You as an empath should understand your unconventional partner better than most. Instead of deterring you, his secretiveness interests you, and indeed this interest may have provided the route by which your love affair or friendship initially began. If you share a home, your twin reclusive natures will ensure it will be a very private place in which few will gain admittance. You will spend many hours there trying to fathom the deepest levels of your relationship. Whether sharing feelings and thoughts, making love or expressing affection, busying yoursleves quietly with different activities or simply sharing a bond of silence, you two will constantly enrich your udnerstanding of each other and of the relationship itself. You will likely explore many life mysteries together and this deep connection can last long into your mature years. Just make sure you show some interest in the natural world as well - this planet is not entirely made up only of people. And don't become too narcissistic.
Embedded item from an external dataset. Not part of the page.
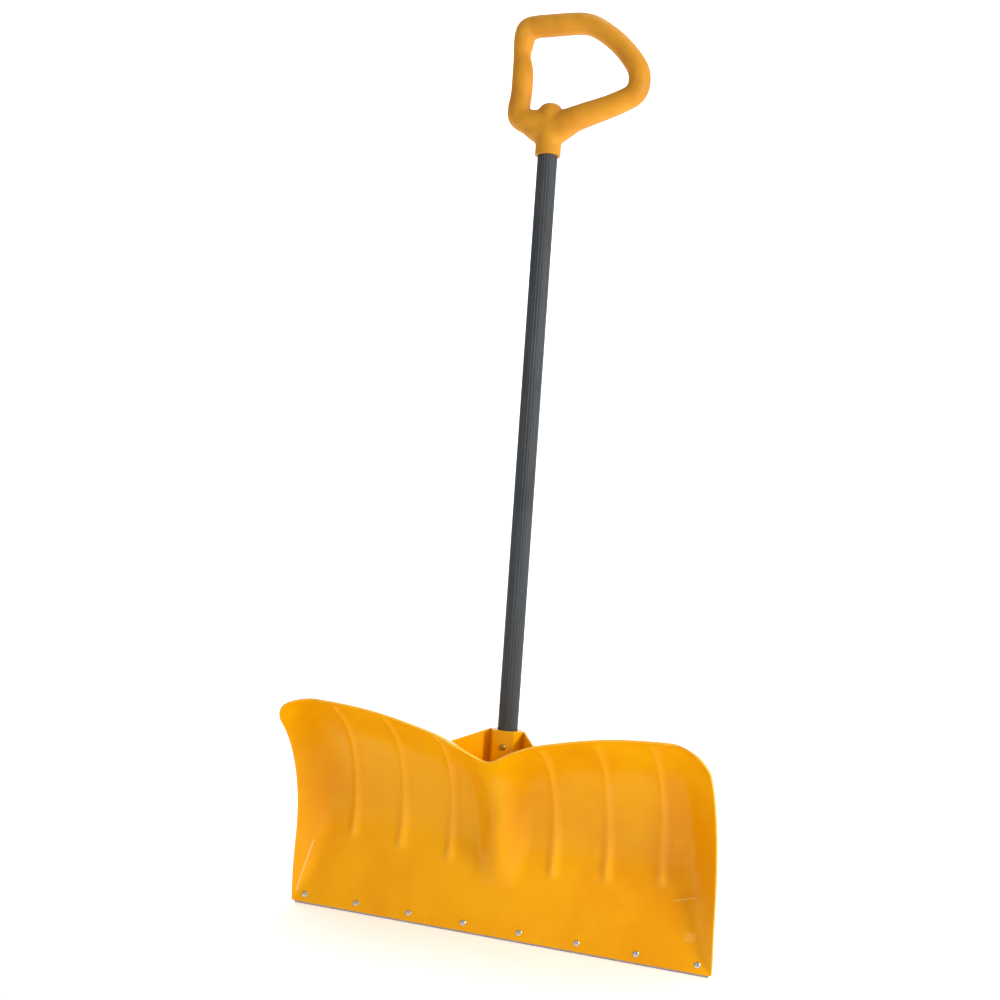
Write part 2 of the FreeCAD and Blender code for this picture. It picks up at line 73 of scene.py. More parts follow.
def named(name):
    """Name the object that an operator has just added, and put its place into its mesh."""
    piece = bpy.context.object
    piece.name = name
    piece.data.name = name
    only(piece)
    bpy.ops.object.transform_apply(location=True, rotation=True, scale=True)
    return piece


def edit(piece, mode="VERT"):
    only(piece)
    bpy.ops.object.mode_set(mode="EDIT")
    bpy.ops.mesh.select_mode(type=mode)
    bpy.ops.mesh.select_all(action="DESELECT")
    return bmesh.from_edit_mesh(piece.data)


def pick(piece, test, mode="VERT"):
    """Select the vertices, edges or faces whose middle passes a test, in edit mode."""
    mesh = edit(piece, mode)
    parts = {"VERT": mesh.verts, "EDGE": mesh.edges, "FACE": mesh.faces}[mode]
    for part in parts:
        if mode == "VERT":
            middle = part.co
        elif mode == "EDGE":
            middle = (part.verts[0].co + part.verts[1].co) / 2
        else:
            middle = part.calc_center_median()
        part.select_set(bool(test(middle)))
    mesh.select_flush_mode()
    bmesh.update_edit_mesh(piece.data)
    return mesh


def done(piece):
    bpy.ops.object.mode_set(mode="OBJECT")
    return piece


def apply(piece, kind, **settings):
    only(piece)
    modifier = piece.modifiers.new(kind.title(), kind)
    for key, setting in settings.items():
        setattr(modifier, key, setting)
    bpy.ops.object.modifier_apply(modifier=modifier.name)
    return piece


def combine(piece, tool, operation):
    """A boolean with a second mesh, which is then thrown away."""
    apply(piece, "BOOLEAN", object=tool, operation=operation, solver="EXACT")
    bpy.data.objects.remove(tool, do_unlink=True)
    return piece


def outward(piece):
    edit(piece)
    bpy.ops.mesh.select_all(action="SELECT")
    bpy.ops.mesh.remove_doubles(threshold=0.00001)
    bpy.ops.mesh.normals_make_consistent(inside=False)
    return done(piece)


def smooth(piece, degrees=30):
    only(piece)
    bpy.ops.object.shade_smooth_by_angle(angle=math.radians(degrees))
    return piece


def rod(name, radius, foot, head, y=AXIS_Y, sides=96):
    """An upright cylinder between two heights, used as a cutter or a core."""
    bpy.ops.mesh.primitive_cylinder_add(
        vertices=sides, radius=radius, depth=head - foot, location=(0, y, (foot + head) / 2)
    )
    return named(name)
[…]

Sorrell, you must try to avoid getting tripped up by your emotions and learn to focus your energies away from the personal and toward the universal. You expect quite a lot from your partners, given that you tend to sacrifice so much for them, and you tend to want what you want when you want it. As you grow away from emotional dependency and a need for others, you will discover in yourself a wealth of personal and executive strengths. You may indeed have 'greatness thrust upon you', as the saying goes. But you must learn to balance your need for a public identity and to be somebody on your own, apart from your family, with the need to build successful, intimate relationships that are not dependent or clingy but strong and autonomous. If you can avoid isolation and a tendency to nurse old hurts and beat dead horses, you will shine on this life journey.
Your friend has a need for control in his life that must be released and he must also overcome negativity to develop a more positive outlook. He possess a rare creative and imaginative talent, able to generate unique concepts, fantasies and ideas and to manifest them in practical ways. But he can become lost in the landscape of his imagination or become overly emotionally armoured, disillusioned or isolated if things don't go his way. Becoming overwrought or obsessed is always a real risk since it's often hard for him to control his darker desires and fantasies. making a correct choice of partner will be highly difficult for him, being so easily caught up in fantasy and idealistic expectations as he is. Too often he will pick a mate who is too strong for him, and find himself unable to meet their demands or else end up with someone who is very weak whom he can never satisfy and who drains his energy and holds him back. He may respond to these failed relationships by withdrawing to be alone in solitude. He may throw himself instead into finding satisfaction through his work or some group cause and never again get so deeply involved with another person.
To sum up, you and he can indeed have a good life together but you must not be the clingy needy type of partner that will chase him away forever. instead of looking to him to satisfy all your love needs, love yourself more and when you are with him, explore interesting activities and mysteries rather than focusing on your relationship too much. Have fun together - your friend already has enough emotion and drama coming from his current situation - you need to provide him with the break from it he needs, not lay on any more. So in other words, he will love you if you are nothing like the emotional trainwrecks he has been involved in, in the past.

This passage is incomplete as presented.